NASA has been performing ongoing tests of its new Space Launch System, also known as the Mega Moon Rocket, which is intended to power an uncrewed trip to the moon later this year and, eventually, to carry humans back to the moon as well. The agency has encountered a variety of issues during the testing process, and it recently attempted a third, modified version of its wet dress rehearsal, but that was called off partway through once again.

NASA has said that the issues it is encountering are not big design problems but rather smaller, technical problems. In a press conference this Friday, April 15, it said it may attempt the test once again as soon as this Thursday, April 21.

NASA’s Space Launch System (SLS) rocket with the Orion spacecraft aboard is seen atop a mobile launcher at Launch Complex 39B.
NASA’s Space Launch System (SLS) rocket with the Orion spacecraft aboard is seen atop a mobile launcher at Launch Complex 39B, Monday, April 4, 2022. NASA/Joel Kowsky

The most recent version of the test, in which the rocket is rolled out to the launch pad and is filled with liquid propellant, was modified from previous efforts to focus on using the ground systems to fill the rocket’s core stage tanks, rather than trying to fill the upper stage as well. However, even with this modified test, there were still issues, following a fan issue in the first test and a stuck valve in the second test. In the most recent test, the team identified a liquid hydrogen leak and had to call the test off. Liquid hydrogen is one of the two fuels used, along with liquid oxygen.

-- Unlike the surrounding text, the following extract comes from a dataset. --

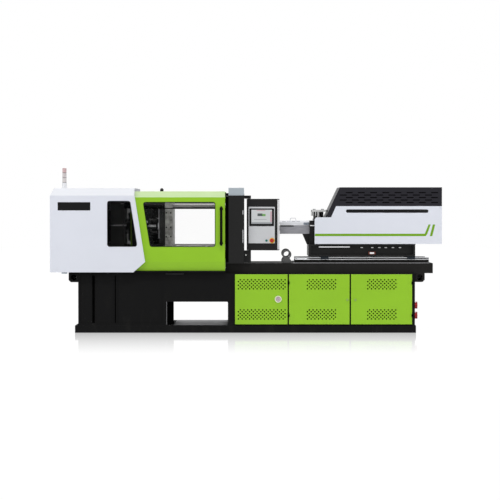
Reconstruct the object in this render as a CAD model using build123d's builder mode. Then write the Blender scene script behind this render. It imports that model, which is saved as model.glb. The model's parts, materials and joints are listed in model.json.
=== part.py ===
from build123d import *
import os
from math import acos, asin, cos, degrees, radians, sin, sqrt

os.makedirs("parts", exist_ok=True)

# Horizontal all-electric injection moulding machine, in millimetres.
# X runs along the machine from the clamp (-X) to the injection unit (+X), the operator stands at -Y,
# and Z is up from the floor. The clamp and the barrel share one axis at axis_z.

# Overall
machine_length = 5888.0
cover_half_width = 800.0
axis_z = 1590.0
clamp_end_x = -machine_length / 2
tail_end_x = machine_length / 2

# Clearances
sheet = 4.0
slide_gap = 0.3
pin_gap = 0.1

# Base, cabinet and bed
plinth_height = 114.0
plinth_toe = 48.0
base_left_x = clamp_end_x + 413
base_right_x = -176.0
base_half_width = cover_half_width - 100
plinth_half_width = base_half_width + 10
base_top_z = 892.0
recess_depth = 8.0
recess_margin = 30.0
recess_posts = ((31.0, 210.0), (247.0, 532.0), (585.0, 1268.0))
passage_left_x = -1189.0
passage_right_x = -284.0
passage_round = 15.0
passage_floor_z = plinth_height - passage_round
passage_roof_z = 465.0
drop_half_width = 220.0
deck_top_z = 926.0
deck_thickness = 16.0
way_offset = 300.0
way_width = 100.0
way_height = 18.0
cabinet_right_x = 2524.0
bay_depth = 420.0
bed_left_x = -319.0
bed_right_x = cabinet_right_x + 275
bed_top_z = 1042.0
bed_half_width = base_half_width - 80
tail_lug_gap = 10.0
lug_thickness = 40.0
lug_bore_radius = 45.0
sleeve_wall = 12.0
lug_bore_reach = 67.0
lug_bore_drop = 64.0
lug_length = 143.0
lug_depth = 133.0
lug_chamfer = 33.0
lug_bottom_z = base_top_z - lug_depth
lifting_eye_x = 604.0
lifting_eye_y = bed_half_width - 150
lifting_eye_rise = 130.0
lifting_eye_radius = 70.0
lifting_eye_bore = 45.0
lifting_eye_foot = 68.0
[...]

“Engineers encountered a liquid hydrogen leak on the tail service mast umbilical that prevented the team from completing the test,” NASA wrote. “Before ending the test, teams were able to collect additional data by chilling down the lines used to load propellant into the upper stage. The rocket remains in a safe configuration as teams assess next steps.”

The core stage liquid oxygen tank was filled almost halfway when the test was called off, the agency wrote in an update, and the liquid hydrogen tank was filled to around 5% of its capacity. Seeing the leak, the team had to then drain the propellant back out of the rocket to find the source of the leak.

In its press conference, NASA Artemis mission manager Mike Sarafin said the team could try the test again as early as this Thursday, but they would have to work around a busy schedule at Kennedy Space Center, including the launch of the Crew-4 SpaceX Crew Dragon mission to the International Space Station on Saturday, April 23.